====== Dataset content

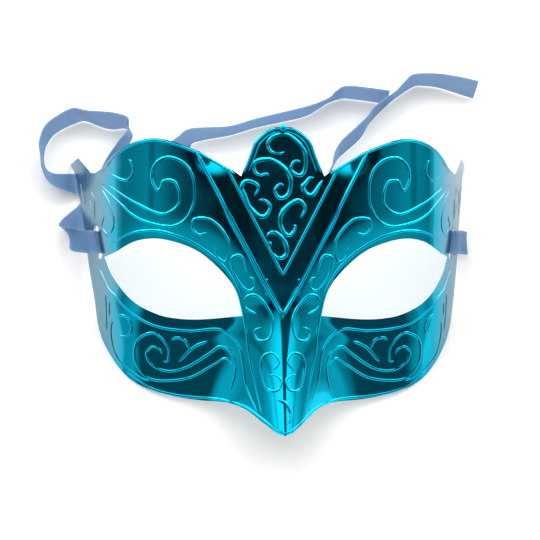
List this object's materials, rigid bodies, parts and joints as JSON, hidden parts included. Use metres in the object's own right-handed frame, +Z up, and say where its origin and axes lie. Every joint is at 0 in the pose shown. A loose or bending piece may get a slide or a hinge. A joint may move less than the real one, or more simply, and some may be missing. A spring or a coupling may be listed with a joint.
{
  "type": "carnival half mask",
  "caption": "Thin moulded half mask with almond eye openings, raised line scrolls, a crown lobe and a pointed nose, tied by a satin ribbon through a slot in each temple.",
  "frame": {"origin": "middle of the mask's box on the table plane it lies on, ribbons left out", "axes": "+Z up off the table, out of the face; +Y towards the crown; +X towards the wearer's left temple, on the viewer's right"},
  "size_m": [0.1926, 0.1696, 0.0588],
  "materials": {
    "metallised_plastic": "mirror-bright teal metallised front",
    "satin_ribbon": "light blue satin"
  },
  "bodies": {
    "root": {"mask_shell": "metallised_plastic", "ribbon_left": "satin_ribbon", "ribbon_right": "satin_ribbon"}
  },
  "joints": []
}
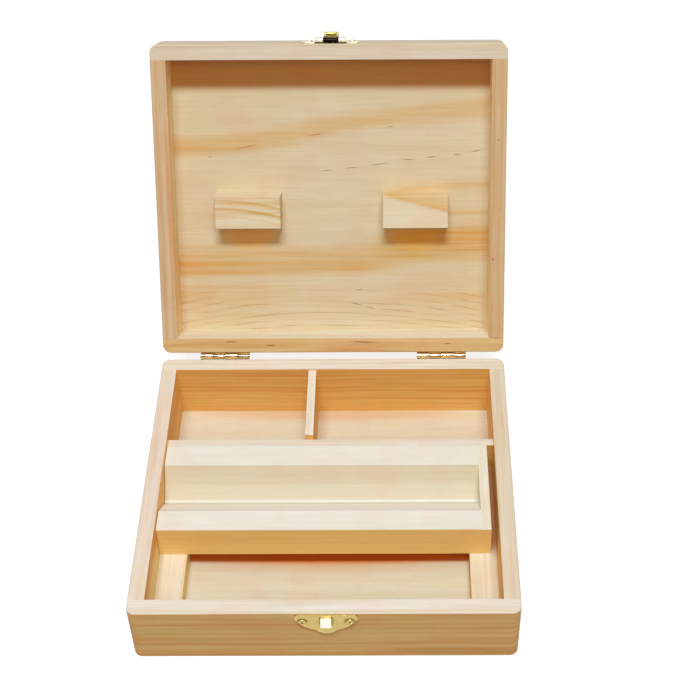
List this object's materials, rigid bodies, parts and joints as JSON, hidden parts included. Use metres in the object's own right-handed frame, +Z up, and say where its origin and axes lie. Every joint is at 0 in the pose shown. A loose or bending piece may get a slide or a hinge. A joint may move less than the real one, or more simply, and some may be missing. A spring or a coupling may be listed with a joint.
{
  "type": "wooden tool box with hinged lid",
  "caption": "Small pine tool box with a hinged lid standing open, a grooved tray sliding on side ledges, divided rear compartments, brass butt hinges and a brass hasp.",
  "frame": {"origin": "centre of the box's underside, on the surface that it stands on", "axes": "+X to the right as seen from the front, +Y to the hinged back, +Z up"},
  "size_m": [0.173, 0.2528, 0.1724],
  "materials": {
    "pine_board": "satin",
    "pine_panel": "satin",
    "yellow_brass": "polished"
  },
  "bodies": {
    "box": {"base_front_board": "pine_board", "base_rear_board": "pine_board", "base_left_board": "pine_board", "base_right_board": "pine_board", "bottom_panel": "pine_panel", "cross_partition": "pine_board", "rear_divider": "pine_board", "left_ledge": "pine_board", "right_ledge": "pine_board", "left_hinge_base_leaf": "yellow_brass", "right_hinge_base_leaf": "yellow_brass", "left_hinge_pin": "yellow_brass", "right_hinge_pin": "yellow_brass", "base_hinge_screws": "yellow_brass", "strike_plate": "yellow_brass", "strike_screws": "yellow_brass"},
    "lid": {"lid_front_board": "pine_board", "lid_rear_board": "pine_board", "lid_left_board": "pine_board", "lid_right_board": "pine_board", "lid_panel": "pine_panel", "lid_block_left": "pine_board", "lid_block_right": "pine_board", "left_hinge_lid_leaf": "yellow_brass", "right_hinge_lid_leaf": "yellow_brass", "lid_hinge_screws": "yellow_brass", "hasp_plate": "yellow_brass", "hasp_screws": "yellow_brass", "hasp_pin": "yellow_brass"},
    "tray": {"tray_block": "pine_board", "tray_end_board": "pine_board"},
    "hasp_arm": {"hasp_arm": "yellow_brass"}
  },
  "joints": [
    {"name": "lid_hinge", "type": "hinge", "parent": "box", "child": "lid", "pos_m": [0, 0.07925, 0.0332], "axis": [-1, 0, 0], "range_deg": [-118.7, 0]},
    {"name": "tray_slide", "type": "slide", "parent": "box", "child": "tray", "axis": [0, -1, 0], "range_m": [0, 0.04]},
    {"name": "hasp_hinge", "type": "hinge", "parent": "lid", "child": "hasp_arm", "pos_m": [0.001, 0.1572, 0.171], "axis": [-1, 0, 0], "range_deg": [-164, 0]}
  ]
}
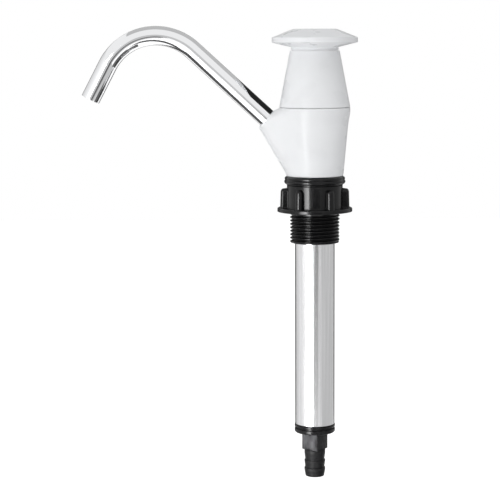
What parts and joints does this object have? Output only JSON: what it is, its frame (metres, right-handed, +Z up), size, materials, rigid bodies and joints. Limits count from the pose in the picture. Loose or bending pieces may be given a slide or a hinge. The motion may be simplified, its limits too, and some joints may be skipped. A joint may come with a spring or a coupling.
{
  "type": "water jug hand pump",
  "caption": "Upright hand lift pump with a swivel spout, a push knob, a threaded mounting sleeve with a ribbed lock nut, and a hose tail.",
  "frame": {"origin": "on the pump's axis, at the top end of the free screw thread, just under the lock nut's flange", "axes": "+Z up the axis to the knob; the spout points along -X; the spout's plane is XZ"},
  "size_m": [0.1833, 0.057, 0.3052],
  "materials": {
    "white_plastic": "glossy moulded",
    "black_plastic": "satin moulded",
    "inner_plastic": "plain moulded",
    "chrome": "polished",
    "aluminium": "satin drawn",
    "stainless": "ground",
    "rubber": "matt"
  },
  "bodies": {
    "base": {"threaded_sleeve": "black_plastic", "swivel_seals": "rubber", "cylinder_tube": "aluminium", "cylinder_seal": "rubber", "foot_fitting": "black_plastic", "foot_seal": "rubber", "foot_ball_cage": "inner_plastic"},
    "head": {"spout_body": "white_plastic", "spout_tube": "chrome", "spout_seal": "rubber", "gland_nut": "inner_plastic", "gland_bush": "inner_plastic", "gland_seal": "rubber", "swivel_clip": "stainless"},
    "plunger": {"knob_cap": "white_plastic", "handle_cone": "white_plastic", "rod_nut": "stainless", "rod_washer": "stainless", "piston_rod": "stainless", "piston_cage": "inner_plastic", "piston_body": "inner_plastic", "piston_seals": "rubber"},
    "piston_valve": {"piston_ball": "stainless"},
    "foot_valve": {"foot_ball": "stainless"},
    "nut_gasket": {"lock_nut_seal": "rubber"},
    "nut": {"lock_nut": "black_plastic"}
  },
  "joints": [
    {"name": "head_swivel", "type": "hinge", "parent": "base", "child": "head", "pos_m": [0, 0, 0.0257], "axis": [0, 0, 1], "continuous": true},
    {"name": "pump_stroke", "type": "slide", "parent": "base", "child": "plunger", "axis": [0, 0, 1], "range_m": [0, 0.1]},
    {"name": "piston_ball_lift", "type": "slide", "parent": "plunger", "child": "piston_valve", "axis": [0, 0, 1], "range_m": [0, 0.0025]},
    {"name": "foot_ball_lift", "type": "slide", "parent": "base", "child": "foot_valve", "axis": [0, 0, 1], "range_m": [0, 0.0025]},
    {"name": "nut_travel", "type": "slide", "parent": "base", "child": "nut_gasket", "axis": [0, 0, 1], "range_m": [-0.012, 0]},
    {"name": "nut_turn", "type": "hinge", "parent": "nut_gasket", "child": "nut", "pos_m": [0, 0, 0.0018], "axis": [0, 0, 1], "range_deg": [-1870, 0]}
  ],
  "couplings": [
    {"joint": "nut_travel", "follows": "nut_turn", "m_per_rad": 0.00036749}
  ]
}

============

- **Task description**
Output all of the data again, exactly.

- **Final result**
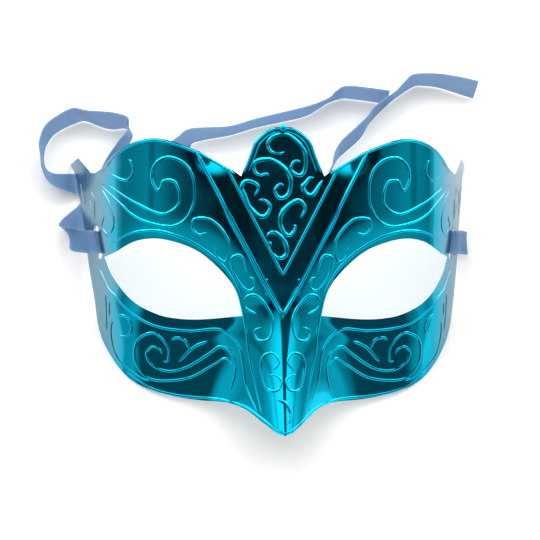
List this object's materials, rigid bodies, parts and joints as JSON, hidden parts included. Use metres in the object's own right-handed frame, +Z up, and say where its origin and axes lie. Every joint is at 0 in the pose shown. A loose or bending piece may get a slide or a hinge. A joint may move less than the real one, or more simply, and some may be missing. A spring or a coupling may be listed with a joint.
{
  "type": "carnival half mask",
  "caption": "Thin moulded half mask with almond eye openings, raised line scrolls, a crown lobe and a pointed nose, tied by a satin ribbon through a slot in each temple.",
  "frame": {"origin": "middle of the mask's box on the table plane it lies on, ribbons left out", "axes": "+Z up off the table, out of the face; +Y towards the crown; +X towards the wearer's left temple, on the viewer's right"},
  "size_m": [0.1926, 0.1696, 0.0588],
  "materials": {
    "metallised_plastic": "mirror-bright teal metallised front",
    "satin_ribbon": "light blue satin"
  },
  "bodies": {
    "root": {"mask_shell": "metallised_plastic", "ribbon_left": "satin_ribbon", "ribbon_right": "satin_ribbon"}
  },
  "joints": []
}
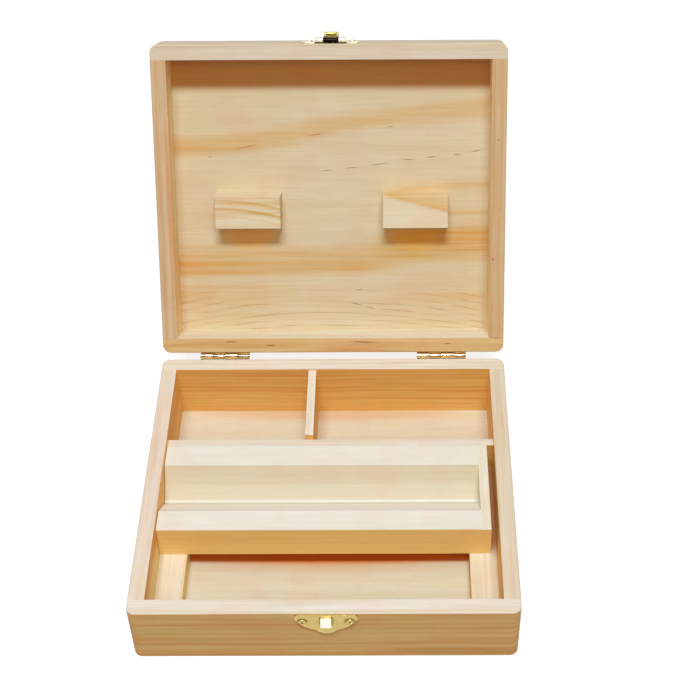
List this object's materials, rigid bodies, parts and joints as JSON, hidden parts included. Use metres in the object's own right-handed frame, +Z up, and say where its origin and axes lie. Every joint is at 0 in the pose shown. A loose or bending piece may get a slide or a hinge. A joint may move less than the real one, or more simply, and some may be missing. A spring or a coupling may be listed with a joint.
{
  "type": "wooden tool box with hinged lid",
  "caption": "Small pine tool box with a hinged lid standing open, a grooved tray sliding on side ledges, divided rear compartments, brass butt hinges and a brass hasp.",
  "frame": {"origin": "centre of the box's underside, on the surface that it stands on", "axes": "+X to the right as seen from the front, +Y to the hinged back, +Z up"},
  "size_m": [0.173, 0.2528, 0.1724],
  "materials": {
    "pine_board": "satin",
    "pine_panel": "satin",
    "yellow_brass": "polished"
  },
  "bodies": {
    "box": {"base_front_board": "pine_board", "base_rear_board": "pine_board", "base_left_board": "pine_board", "base_right_board": "pine_board", "bottom_panel": "pine_panel", "cross_partition": "pine_board", "rear_divider": "pine_board", "left_ledge": "pine_board", "right_ledge": "pine_board", "left_hinge_base_leaf": "yellow_brass", "right_hinge_base_leaf": "yellow_brass", "left_hinge_pin": "yellow_brass", "right_hinge_pin": "yellow_brass", "base_hinge_screws": "yellow_brass", "strike_plate": "yellow_brass", "strike_screws": "yellow_brass"},
    "lid": {"lid_front_board": "pine_board", "lid_rear_board": "pine_board", "lid_left_board": "pine_board", "lid_right_board": "pine_board", "lid_panel": "pine_panel", "lid_block_left": "pine_board", "lid_block_right": "pine_board", "left_hinge_lid_leaf": "yellow_brass", "right_hinge_lid_leaf": "yellow_brass", "lid_hinge_screws": "yellow_brass", "hasp_plate": "yellow_brass", "hasp_screws": "yellow_brass", "hasp_pin": "yellow_brass"},
    "tray": {"tray_block": "pine_board", "tray_end_board": "pine_board"},
    "hasp_arm": {"hasp_arm": "yellow_brass"}
  },
  "joints": [
    {"name": "lid_hinge", "type": "hinge", "parent": "box", "child": "lid", "pos_m": [0, 0.07925, 0.0332], "axis": [-1, 0, 0], "range_deg": [-118.7, 0]},
    {"name": "tray_slide", "type": "slide", "parent": "box", "child": "tray", "axis": [0, -1, 0], "range_m": [0, 0.04]},
    {"name": "hasp_hinge", "type": "hinge", "parent": "lid", "child": "hasp_arm", "pos_m": [0.001, 0.1572, 0.171], "axis": [-1, 0, 0], "range_deg": [-164, 0]}
  ]
}
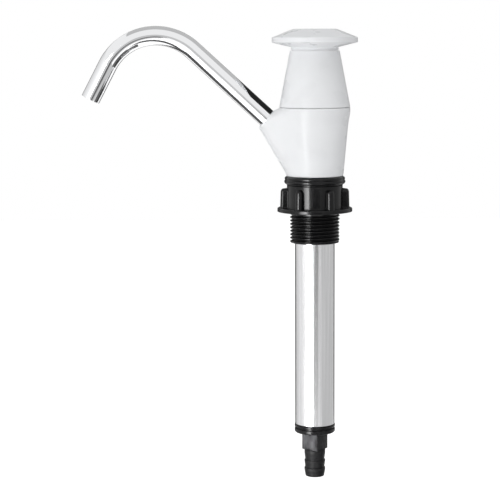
What parts and joints does this object have? Output only JSON: what it is, its frame (metres, right-handed, +Z up), size, materials, rigid bodies and joints. Limits count from the pose in the picture. Loose or bending pieces may be given a slide or a hinge. The motion may be simplified, its limits too, and some joints may be skipped. A joint may come with a spring or a coupling.
{
  "type": "water jug hand pump",
  "caption": "Upright hand lift pump with a swivel spout, a push knob, a threaded mounting sleeve with a ribbed lock nut, and a hose tail.",
  "frame": {"origin": "on the pump's axis, at the top end of the free screw thread, just under the lock nut's flange", "axes": "+Z up the axis to the knob; the spout points along -X; the spout's plane is XZ"},
  "size_m": [0.1833, 0.057, 0.3052],
  "materials": {
    "white_plastic": "glossy moulded",
    "black_plastic": "satin moulded",
    "inner_plastic": "plain moulded",
    "chrome": "polished",
    "aluminium": "satin drawn",
    "stainless": "ground",
    "rubber": "matt"
  },
  "bodies": {
    "base": {"threaded_sleeve": "black_plastic", "swivel_seals": "rubber", "cylinder_tube": "aluminium", "cylinder_seal": "rubber", "foot_fitting": "black_plastic", "foot_seal": "rubber", "foot_ball_cage": "inner_plastic"},
    "head": {"spout_body": "white_plastic", "spout_tube": "chrome", "spout_seal": "rubber", "gland_nut": "inner_plastic", "gland_bush": "inner_plastic", "gland_seal": "rubber", "swivel_clip": "stainless"},
    "plunger": {"knob_cap": "white_plastic", "handle_cone": "white_plastic", "rod_nut": "stainless", "rod_washer": "stainless", "piston_rod": "stainless", "piston_cage": "inner_plastic", "piston_body": "inner_plastic", "piston_seals": "rubber"},
    "piston_valve": {"piston_ball": "stainless"},
    "foot_valve": {"foot_ball": "stainless"},
    "nut_gasket": {"lock_nut_seal": "rubber"},
    "nut": {"lock_nut": "black_plastic"}
  },
  "joints": [
    {"name": "head_swivel", "type": "hinge", "parent": "base", "child": "head", "pos_m": [0, 0, 0.0257], "axis": [0, 0, 1], "continuous": true},
    {"name": "pump_stroke", "type": "slide", "parent": "base", "child": "plunger", "axis": [0, 0, 1], "range_m": [0, 0.1]},
    {"name": "piston_ball_lift", "type": "slide", "parent": "plunger", "child": "piston_valve", "axis": [0, 0, 1], "range_m": [0, 0.0025]},
    {"name": "foot_ball_lift", "type": "slide", "parent": "base", "child": "foot_valve", "axis": [0, 0, 1], "range_m": [0, 0.0025]},
    {"name": "nut_travel", "type": "slide", "parent": "base", "child": "nut_gasket", "axis": [0, 0, 1], "range_m": [-0.012, 0]},
    {"name": "nut_turn", "type": "hinge", "parent": "nut_gasket", "child": "nut", "pos_m": [0, 0, 0.0018], "axis": [0, 0, 1], "range_deg": [-1870, 0]}
  ],
  "couplings": [
    {"joint": "nut_travel", "follows": "nut_turn", "m_per_rad": 0.00036749}
  ]
}